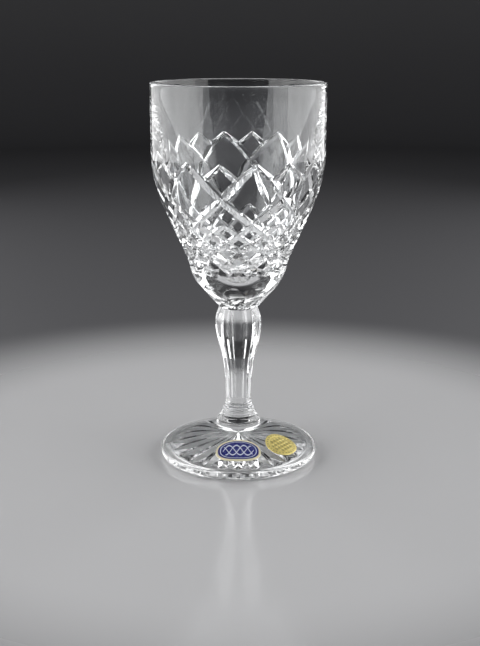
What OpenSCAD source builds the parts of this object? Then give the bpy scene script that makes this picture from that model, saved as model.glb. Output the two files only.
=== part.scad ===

----------------------------------------

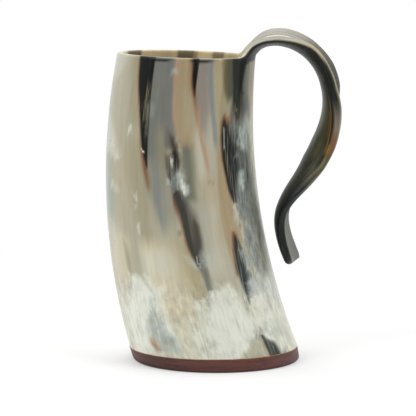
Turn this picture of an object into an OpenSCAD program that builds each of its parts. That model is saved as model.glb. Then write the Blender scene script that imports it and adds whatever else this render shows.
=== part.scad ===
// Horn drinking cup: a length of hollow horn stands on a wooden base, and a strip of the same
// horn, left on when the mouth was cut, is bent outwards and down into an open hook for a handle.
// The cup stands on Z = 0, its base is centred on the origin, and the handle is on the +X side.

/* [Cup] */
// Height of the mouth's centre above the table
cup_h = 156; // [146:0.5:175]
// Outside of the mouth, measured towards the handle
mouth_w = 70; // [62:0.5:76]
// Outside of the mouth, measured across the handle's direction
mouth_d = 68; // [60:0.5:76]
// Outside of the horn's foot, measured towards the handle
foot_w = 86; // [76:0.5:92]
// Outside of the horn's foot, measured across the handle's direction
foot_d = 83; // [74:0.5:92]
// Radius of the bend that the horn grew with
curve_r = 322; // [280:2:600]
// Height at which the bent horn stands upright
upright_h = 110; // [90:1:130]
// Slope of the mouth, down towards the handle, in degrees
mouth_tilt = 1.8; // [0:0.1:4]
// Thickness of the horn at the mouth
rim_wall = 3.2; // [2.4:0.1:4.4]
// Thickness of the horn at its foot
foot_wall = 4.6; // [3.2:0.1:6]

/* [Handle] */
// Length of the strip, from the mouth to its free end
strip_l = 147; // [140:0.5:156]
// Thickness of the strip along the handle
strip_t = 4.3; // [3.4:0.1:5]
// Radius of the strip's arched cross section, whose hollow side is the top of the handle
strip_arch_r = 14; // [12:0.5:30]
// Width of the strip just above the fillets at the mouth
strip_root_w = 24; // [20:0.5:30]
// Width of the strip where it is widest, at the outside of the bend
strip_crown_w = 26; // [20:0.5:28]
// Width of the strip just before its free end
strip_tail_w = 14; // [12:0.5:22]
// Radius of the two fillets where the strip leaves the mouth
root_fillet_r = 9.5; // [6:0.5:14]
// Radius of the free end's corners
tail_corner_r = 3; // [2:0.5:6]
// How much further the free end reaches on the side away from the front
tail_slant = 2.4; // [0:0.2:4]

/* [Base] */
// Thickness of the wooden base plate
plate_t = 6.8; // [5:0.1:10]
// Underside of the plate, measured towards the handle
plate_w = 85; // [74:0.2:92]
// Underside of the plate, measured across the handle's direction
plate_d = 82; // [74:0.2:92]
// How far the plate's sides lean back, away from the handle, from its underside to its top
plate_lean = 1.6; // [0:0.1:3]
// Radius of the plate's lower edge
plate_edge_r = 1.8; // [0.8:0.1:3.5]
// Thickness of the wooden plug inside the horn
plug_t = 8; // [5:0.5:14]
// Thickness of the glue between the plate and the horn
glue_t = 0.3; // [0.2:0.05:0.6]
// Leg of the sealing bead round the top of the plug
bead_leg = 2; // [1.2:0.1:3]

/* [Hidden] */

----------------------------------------

> _Task instructions_
Above are records; repeat only the lines starting at the line with "Turn this picture" and ending at the line with "the +X side.", exactly as they appear, both included.

> _Output of the task_
Turn this picture of an object into an OpenSCAD program that builds each of its parts. That model is saved as model.glb. Then write the Blender scene script that imports it and adds whatever else this render shows.
=== part.scad ===
// Horn drinking cup: a length of hollow horn stands on a wooden base, and a strip of the same
// horn, left on when the mouth was cut, is bent outwards and down into an open hook for a handle.
// The cup stands on Z = 0, its base is centred on the origin, and the handle is on the +X side.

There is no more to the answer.